*What is needed:* Repeat only the lines running from the beginning of the material through the line that contains "and tufted cushion.".

____________________

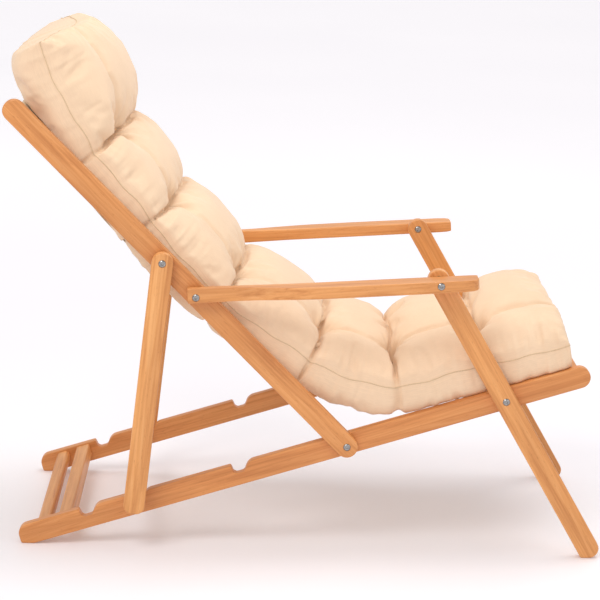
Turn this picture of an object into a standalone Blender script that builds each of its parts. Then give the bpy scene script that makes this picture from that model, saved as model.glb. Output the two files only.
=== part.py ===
"""Folding deck chair: beech frame, sleeve-nut pivots, canvas sling and tufted cushion.

Axes: +X runs to the front of the chair, +Y to the sitter's left, +Z up.
The origin is on the floor, midway along the frame and midway across it.
Metres throughout. Angles are in degrees, anticlockwise as seen from the right-hand side.
"""

import math

import bmesh
import bpy
from mathutils import Matrix, Vector

# --- driving dimensions -------------------------------------------------------------
TIMBER = 0.020          # thickness of every rail, leg, stile and prop
GAP = 0.0016            # running gap between two timbers, filled by a washer
CLEAR = 0.0003          # gap left between faces that touch
INSIDE = 0.220          # centre plane to the inner face of a base rail
RAIL_HALF = 0.020       # half the width of a base rail
STILE_HALF = 0.020
LEG_HALF = 0.020
PROP_HALF = 0.0195
EDGE = 0.0022           # rounding along timber edges

BASE_ANGLE = 17.7       # slope of the base rails
BACK_ANGLE = 135.3      # slope of the back stiles
PIVOT_X = 0.6018        # back pivot, measured from the rear of the layout
PIVOT_Z = 0.2043
LAYOUT_CENTRE = 0.523634  # layout X that becomes X = 0

PIVOT_TO_LEG = 0.304    # along the base rail, back pivot to leg pivot
PIVOT_TO_ARM = 0.397    # along the stile, back pivot to arm pivot
LEG_TO_ARM = 0.261      # along the leg, leg pivot to arm pivot
ARM_SPAN = 0.440        # along the arm, stile pivot to leg pivot
PIVOT_TO_PROP = 0.4835  # along the stile, back pivot to prop pivot

STILE_END = 0.861       # back pivot to the centre of the stile's round top
RAIL_FRONT = 0.447      # back pivot to the centre of the rail's round front end
RAIL_REAR = 0.632       # back pivot to the rail's rear end face
ARM_SECTION_SIDES = 3   # points round each eased edge of an arm
# arm sections: distance from the stile pivot, underside, top, width across
ARM_SECTIONS = (
    (-0.015, -0.0105, 0.0170, 0.020),
    (0.070, -0.0105, 0.0150, 0.020),
    (0.110, -0.0103, 0.0138, 0.026),
    (0.170, -0.0100, 0.0122, 0.041),
    (0.215, -0.0104, 0.0116, 0.047),
    (0.300, -0.0112, 0.0105, 0.050),
    (0.482, -0.0129, 0.0082, 0.050),
    (0.499, -0.0126, 0.0079, 0.0475),
    (0.506, -0.0118, 0.0076, 0.043),
    (0.509, -0.0108, 0.0070, 0.037),
)
ARM_EDGE = 0.0025
PROP_END = 0.020        # prop beyond its bar

NOTCHES = (-0.4986, -0.403, -0.2045)   # along the rail from the back pivot
SEAT_NOTCH = 1                         # the notch that holds the bar
NOTCH_FLOOR = 0.003                    # above the rail's centre line
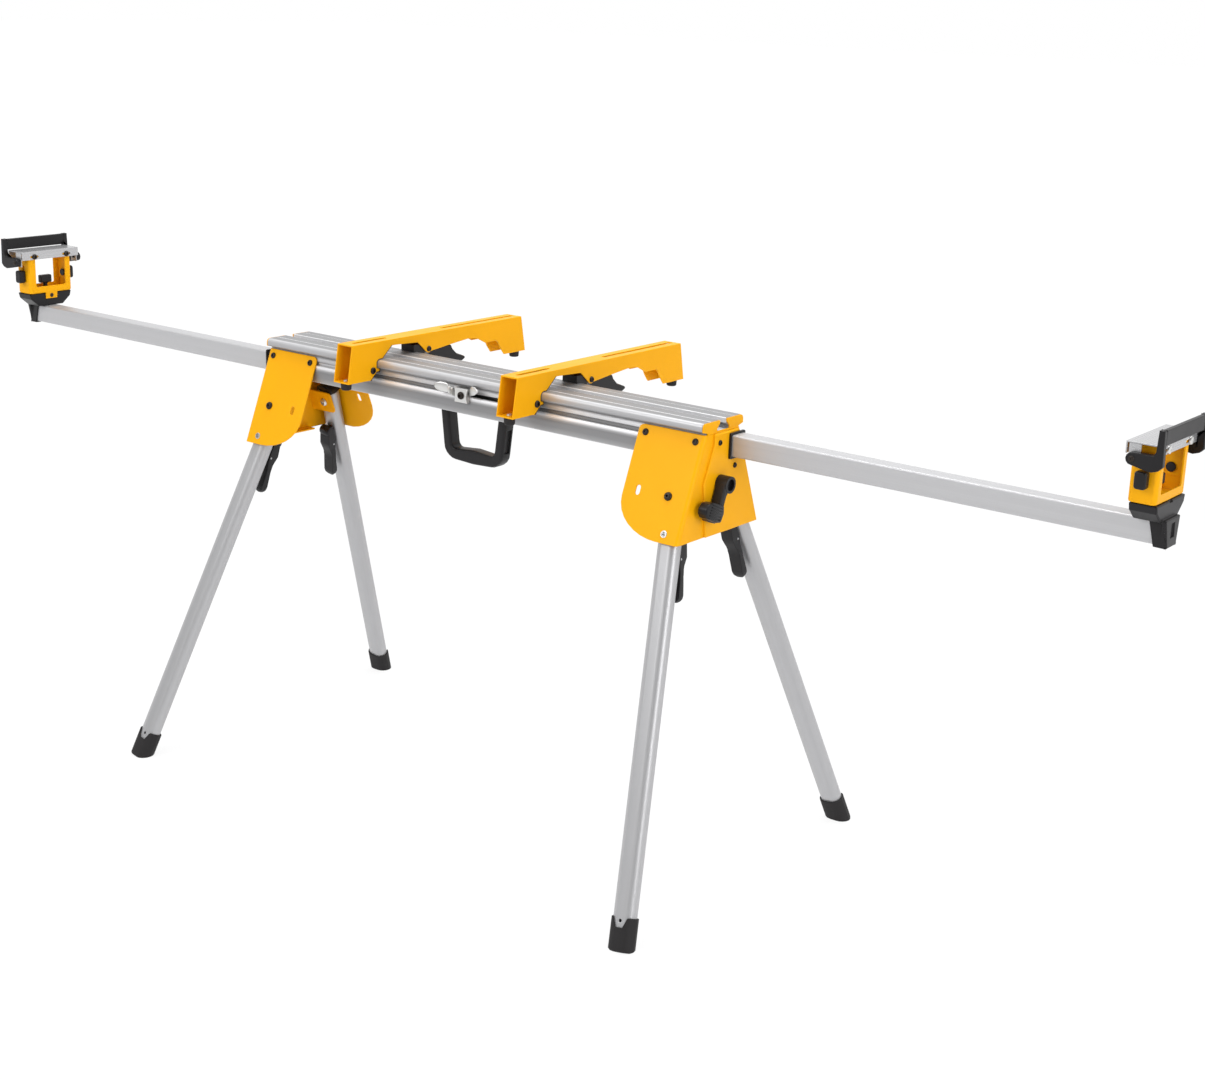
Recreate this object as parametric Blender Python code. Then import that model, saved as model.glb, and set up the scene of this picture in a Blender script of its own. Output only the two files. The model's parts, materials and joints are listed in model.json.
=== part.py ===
"""Folding miter saw stand: an aluminium beam on four folding legs, with two saw arms and two
pull-out arms that carry material supports. Metres, +Z up, the beam runs along X, the front is -Y.

The stand's two ends are the same parts turned half round the middle, so every end piece is
modelled at the right end (+X) and turned for the left one. Across the beam, "outward" is away
from its middle plane.
"""
import math

import bmesh
import bpy
from mathutils import Matrix, Vector

# Driving dimensions
BEAM_TOP = 0.789
BEAM_LENGTH = 1.016
BEAM_DEPTH = 0.0665
HEAD_HALF_WIDTH = 0.057
SHEET = 0.003
GAP = 0.0003
OVERRUN = 0.010
LEG_SPLAY = math.radians(21.3)
LEG_SPREAD = math.radians(9.3)
LEG_FOLD_TOE = math.radians(2.08)
SUPPORT_OUT = 0.716
ARM_PLACES = {"left": -0.234, "right": 0.153}
ROUND_SIDES = 16
SMALL_SIDES = 12
ROUND_PROFILE_SHARE = 0.5

# Beam section, heights measured down from its top
SLOT_HALF = 0.010
SLOT_DEEP_HALF = 0.0172
SLOT_NECK = 0.0055
SLOT_SHELF = 0.0135
SLOT_FLOOR = 0.0175
HEAD_CORNER = 0.0075
HEAD_DEPTH = 0.0145
GROOVE_INNER = 0.0445
GROOVE_DEPTH = 0.0175
BODY_TOP = 0.0205
BODY_TOP_HALF = 0.0467
BODY_KNEE = 0.0437
SIDE_SLOT_TOP = 0.028
SIDE_SLOT_LOW = 0.0345
LINE_PLACE = 0.034
LINE_HALF = 0.0004
CHAMBER_HALF = 0.0105
CHAMBER_TOP = 0.0235

# Extension tube and the channel that it runs in
TUBE_WIDTH = 0.034
TUBE_HEIGHT = 0.036
TUBE_INNER_FACE = 0.0135
TUBE_TOP = 0.028
TUBE_WALL = 0.002
TUBE_CORNER = 0.003
TUBE_HELD = 0.242
TUBE_END_INSET = 0.0225
CHANNEL_CLEARANCE = 0.0006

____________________

*Written response:*
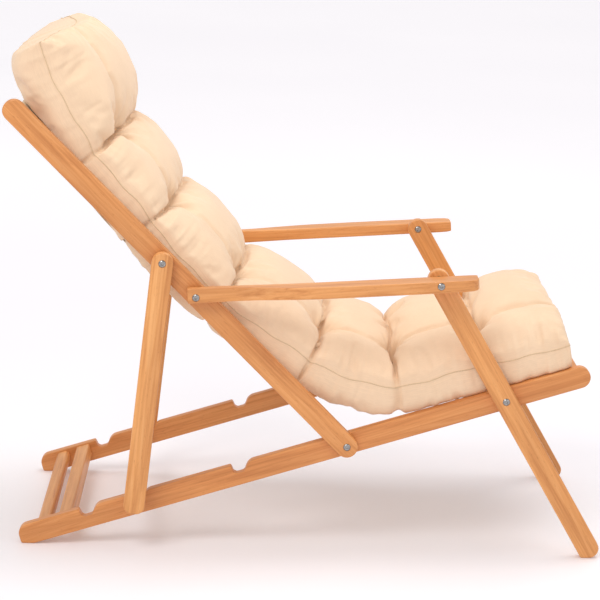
Turn this picture of an object into a standalone Blender script that builds each of its parts. Then give the bpy scene script that makes this picture from that model, saved as model.glb. Output the two files only.
=== part.py ===
"""Folding deck chair: beech frame, sleeve-nut pivots, canvas sling and tufted cushion.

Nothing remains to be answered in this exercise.